The report acknowledged, however, that it didn’t assess the gas-deliverability issues that pinched supply during January 2014 or the continued sluggishness of gas pipeline development. PJM’s previous natural gas studies generally concluded that the existing and planned pipeline infrastructure would be adequate for current and future anticipated electric system needs.

“We did not look at ability for infrastructure to support that, but we think it’s probably worthy of following up with the natural gas industry,” Bryson said. “There’s a lot of work left to do.”

The report also didn’t address the economics of resource types, factors that might impact a fuel’s deliverability or public policy issues such as environmental impacts or the use of subsidies. Bryson suggested coordination with the gas industry to begin addressing “more complicated issues” that cross over from the electricity sector, including data coordination.
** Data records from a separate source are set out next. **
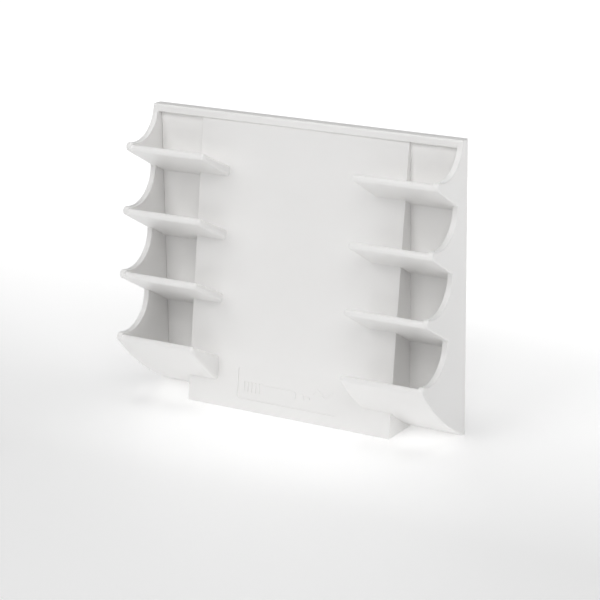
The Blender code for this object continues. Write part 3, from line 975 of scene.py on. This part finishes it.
def make_floor():
    """White paper with painted light: an emission that is faint at the rack, and more behind it and far
    away.
    """
    bpy.ops.mesh.primitive_plane_add(size=FLOOR_SIZE, location=(0, 0, 0))
    floor = bpy.context.object
    floor.name = "floor"
    make = Nodes("white_floor_paper")
    make.colour(make.noise(scale=6.0, detail=2.0, rough=0.5), FLOOR_COLOURS)
    make.shader.inputs["Roughness"].default_value = FLOOR_ROUGH
    make.shader.inputs["Emission Color"].default_value = (1, 1, 1, 1)
    split = make.add("ShaderNodeSeparateXYZ")
    make.link(make.place, split.inputs["Vector"])
    distance = make.add("ShaderNodeVectorMath")
    distance.operation = "LENGTH"
    make.link(make.place, distance.inputs[0])
    # Painted light: the floor's emission grows away from the rack, so the rack's surroundings stay in
    # shade
    behind = make.ramp(split.outputs["Y"], FLOOR_GLOW_BEHIND, FLOOR_GLOW)
    around = make.ramp(distance.outputs["Value"], FLOOR_GLOW_AROUND, FLOOR_GLOW_FAR)
    glow = make.add("ShaderNodeMath")
    glow.operation = "MAXIMUM"
    make.link(behind, glow.inputs[0])
    make.link(around, glow.inputs[1])
    make.link(glow.outputs["Value"], make.shader.inputs["Emission Strength"])
    floor.data.materials.append(make.material)


def make_camera():
    yaw, pitch = CAMERA_YAW, CAMERA_PITCH
    forward = Vector((
        -math.sin(yaw) * math.cos(pitch),
        math.cos(yaw) * math.cos(pitch),
        -math.sin(pitch),
    ))
    level = forward.cross(Vector((0, 0, 1))).normalized()
    upright = level.cross(forward)
    right = math.cos(CAMERA_ROLL) * level + math.sin(CAMERA_ROLL) * upright
    up = math.cos(CAMERA_ROLL) * upright - math.sin(CAMERA_ROLL) * level
    data = bpy.data.cameras.new("camera")
    data.sensor_width = CAMERA_SENSOR
    data.lens = CAMERA_LENS
    data.clip_end = CAMERA_REACH
    camera = bpy.data.objects.new("camera", data)
    bpy.context.scene.collection.objects.link(camera)
    turn = Matrix((right, up, -forward)).transposed().to_4x4()
    camera.matrix_world = Matrix.Translation(CAMERA_PLACE) @ turn
    bpy.context.scene.camera = camera


def add_softbox(name, place, size, power):
    """Area light that faces the middle of the rack."""
    data = bpy.data.lights.new(name, "AREA")
    data.shape = "RECTANGLE"
    data.size, data.size_y = size
    data.energy = power
    lamp = bpy.data.objects.new(name, data)
    bpy.context.scene.collection.objects.link(lamp)
    lamp.location = place
    aim = Vector((0, 0, HEIGHT / 2)) - Vector(place)
    lamp.rotation_euler = aim.to_track_quat("-Z", "Y").to_euler()
    lamp.visible_camera = False


def make_light():
    world = bpy.data.worlds.new("studio")
    bpy.context.scene.world = world
    world.use_nodes = True
    background = world.node_tree.nodes["Background"]
    background.inputs["Color"].default_value = (1, 1, 1, 1)
    background.inputs["Strength"].default_value = DOME
    for name, (place, size, power) in SOFTBOXES.items():
        add_softbox(name, place, size, power)
    bpy.context.scene.view_settings.view_transform = "Standard"


white = white_plastic()
steel = zinc_steel()
dark = ferrite()
grip = rubber()
make_moulding(white)
make_plate(white)
for ending, centre in magnet_places():
    make_cup(ending, centre, steel)
    make_magnet(ending, centre, dark)
for ending, centre in pad_places():
    make_pad(ending, centre, grip)
make_floor()
make_camera()
make_light()
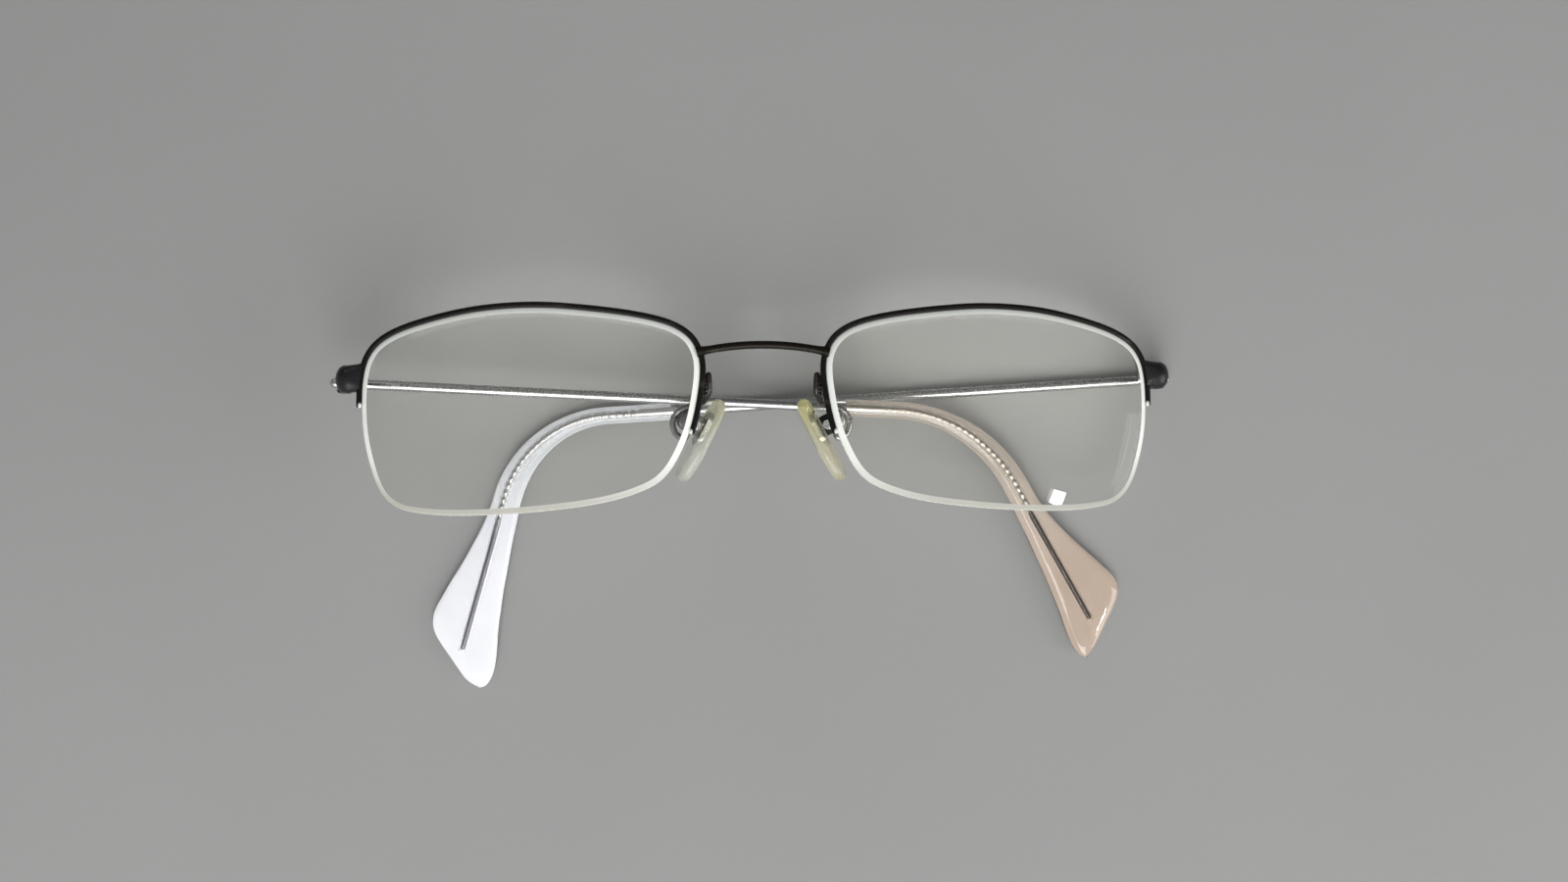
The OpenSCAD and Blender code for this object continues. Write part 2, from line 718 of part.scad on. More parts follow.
// Crown of a pad, as shares of its thickness: depth through the pad and how far the edge draws in there
pad_crown_share = [[-0.5, 1], [-0.46, 0.6], [-0.35, 0.27], [-0.15, 0.05], [0.15, 0], [0.41, 0.14],
    [0.5, 0.41]];
pad_power = 0.9;

module nose_pad(s) {
    color([0.85, 0.83, 0.6, 0.7])
        pad_frame(s)
            difference() {
                skin([for (c = pad_crown_share)
                    [for (k = [0 : pad_sides - 1])
                        let (a = 360 * k / pad_sides)
                        [c[0] * pad_t, (pad_l / 2 - c[1] * pad_t) * soft(cos(a), pad_power),
                            (pad_w / 2 - c[1] * pad_t) * soft(sin(a), pad_power)]]]);
                pad_insert(seat_gap);
            }
}

module pad_box(s) {
    color([0.3, 0.3, 0.31])
        pad_frame(s)
            difference() {
                translate([box_front, lug_up - box_half_h, -box_half_t])
                    cube([box_back - box_front, 2 * box_half_h, 2 * box_half_t]);
                translate([box_front - overlap, lug_up - pocket_half_h, -pocket_half_t])
                    cube([box_back - box_front + overlap - box_wall, 2 * pocket_half_h, 2 * pocket_half_t]);
                translate([rock_x, lug_up, -2 * box_half_t])
                    cylinder(r = pad_screw_r + seat_gap, h = 4 * box_half_t);
            }
}

module pad_screw(s) {
    color([0.6, 0.6, 0.6])
        pad_frame(s)
            translate([rock_x, lug_up, 0])
                difference() {
                    union() {
                        translate([0, 0, -box_half_t])
                            cylinder(r = pad_screw_r, h = 2 * box_half_t + seat_gap);
                        translate([0, 0, box_half_t + seat_gap])
                            cylinder(r = pad_head_r, h = pad_head_t);
                    }
                    translate([-pad_head_r, -screw_slot / 2, box_half_t + pad_head_t / 2])
                        cube([2 * pad_head_r, screw_slot, pad_head_t]);
                }
}

// Wire from the nose side of the rim, looped back under the box that it carries
module pad_arm(s) {
    start = [lens_gap / 2 - rim_out - arm_r - seat_gap, arm_start_y, arm_front];
    box_foot = [(box_front + box_back) / 2, lug_up - box_half_h - arm_end_gap, 0];
    path = concat([start], [for (p = arm_down) start + p], arm_loop,
        [pad_to_front(box_foot - [0, arm_foot, 0]), pad_to_front(box_foot)]);
    color([0.12, 0.12, 0.13])
        side(s)
            tube(route(path, arm_steps), arm_r);
}

half_rim(-1);  // right_half_rim
half_rim(1);  // left_half_rim
bridge();
lens(-1);  // right_lens
lens(1);  // left_lens
rim_liner(-1);  // right_rim_liner
rim_liner(1);  // left_rim_liner
lens_cord(-1);  // right_lens_cord
lens_cord(1);  // left_lens_cord
endpiece(-1);  // right_endpiece
endpiece(1);  // left_endpiece
hinge_leaf(-1);  // right_hinge_leaf
hinge_leaf(1);  // left_hinge_leaf
hinge_screw(-1);  // right_hinge_screw
hinge_screw(1);  // left_hinge_screw
hang_temple(-1, right_fold_angle) temple(right_way);  // right_temple
hang_temple(1, left_fold_angle) temple(left_way);  // left_temple
hang_temple(-1, right_fold_angle) temple_tip(right_way);  // right_temple_tip
hang_temple(1, left_fold_angle) temple_tip(left_way);  // left_temple_tip
pad_arm(-1);  // right_pad_arm
pad_arm(1);  // left_pad_arm
pad_box(-1);  // right_pad_box
pad_box(1);  // left_pad_box
pad_screw(-1);  // right_pad_screw
pad_screw(1);  // left_pad_screw
pad_lug(-1);  // right_pad_lug
pad_lug(1);  // left_pad_lug
nose_pad(-1);  // right_nose_pad
nose_pad(1);  // left_nose_pad
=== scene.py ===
import json
from math import asin, atan2, copysign, cos, exp, floor, hypot, pi, radians, sin, sqrt, tau
import bmesh
import bpy
from mathutils import Matrix, Vector


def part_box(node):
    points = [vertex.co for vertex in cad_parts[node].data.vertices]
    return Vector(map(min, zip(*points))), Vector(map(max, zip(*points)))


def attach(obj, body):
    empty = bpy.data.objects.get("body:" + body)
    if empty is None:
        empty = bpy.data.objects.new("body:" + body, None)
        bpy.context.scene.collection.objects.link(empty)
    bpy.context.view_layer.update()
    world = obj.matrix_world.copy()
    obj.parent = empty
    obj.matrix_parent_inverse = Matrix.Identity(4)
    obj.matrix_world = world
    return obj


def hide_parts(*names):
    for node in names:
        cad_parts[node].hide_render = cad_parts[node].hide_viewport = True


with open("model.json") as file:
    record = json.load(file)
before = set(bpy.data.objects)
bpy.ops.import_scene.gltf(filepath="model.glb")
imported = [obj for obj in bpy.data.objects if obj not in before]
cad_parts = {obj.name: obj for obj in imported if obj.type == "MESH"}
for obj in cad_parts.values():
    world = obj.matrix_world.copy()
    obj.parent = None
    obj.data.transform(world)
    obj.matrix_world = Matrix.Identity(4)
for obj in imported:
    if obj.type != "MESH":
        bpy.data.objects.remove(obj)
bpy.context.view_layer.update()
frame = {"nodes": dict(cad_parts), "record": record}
record = frame["record"]
scene = bpy.context.scene
mm = 0.001

# The wearer's right side is at -X
sides = {"right": -1, "left": 1}
seat = 0.03  # clearance between pieces that seat on each other

# Where the photograph was taken from, and its lens as Blender counts it
photo = {"x": 3.93, "aboveHinges": -9.6387, "height": 220.2, "roll": -0.263, "focal": 30.375, "sensor": 36.0,
         "nearest": 5.0}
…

That said, the report found that PJM’s current and near-term fuel mixes were near the top of the study’s reliability analyses. Less coal and nuclear generation would decrease frequency response, reactive capability and fuel assurance, but increase flexibility and ramping capabilities.

Renewables Limits

Portfolios with solar representing 20% or more of unforced capacity (UCAP) failed because they resulted in loss-of-load-expectation (LOLE) violations at night. UCAP is calculated by multiplying nameplate capacity by the resource’s capacity factor (38% for solar).

PJM natural gas reliability
| PJM

Bryson said increases in batteries and other storage would likely change the conclusions.

He added that certain fuel types were given credit for their abilities, if not their current usages. “We gave wind kind of high marks on flexibility, even though that’s not how they operate today,” he said. “The capability’s clearly there, but they don’t operate in that way.”

Fuel Diversity ≠ Reliability

The study also found that a more diverse fuel portfolio isn’t necessarily more reliable. Certain resource blends that fall between the least and most diverse offer the greatest number of key generator reliability attributes.

| PJM

“Having a certain amount of diversity — not too much, not too little — gives you optimal reliability,” said PJM’s Chantal Hendrzak, who also spoke at the briefing.

However, high reliance on one type, such as gas, would create concerns that the paper didn’t attempt to analyze. PJM said it would continue to investigate ways to minimize its exposure to “low-probability, high-impact” events that could pose serious threats to the system.

“Our markets are designed to provide the incentives that the [13] states [within PJM’s footprint] need to implement their policies. We think there is an opportunity for PJM to work with the states” to determine how to harmonize well-functioning markets and public-policy initiatives, Bryson said.

The topic of reliability will be the focus of PJM’s upcoming Grid 20/20 conference scheduled for April 19.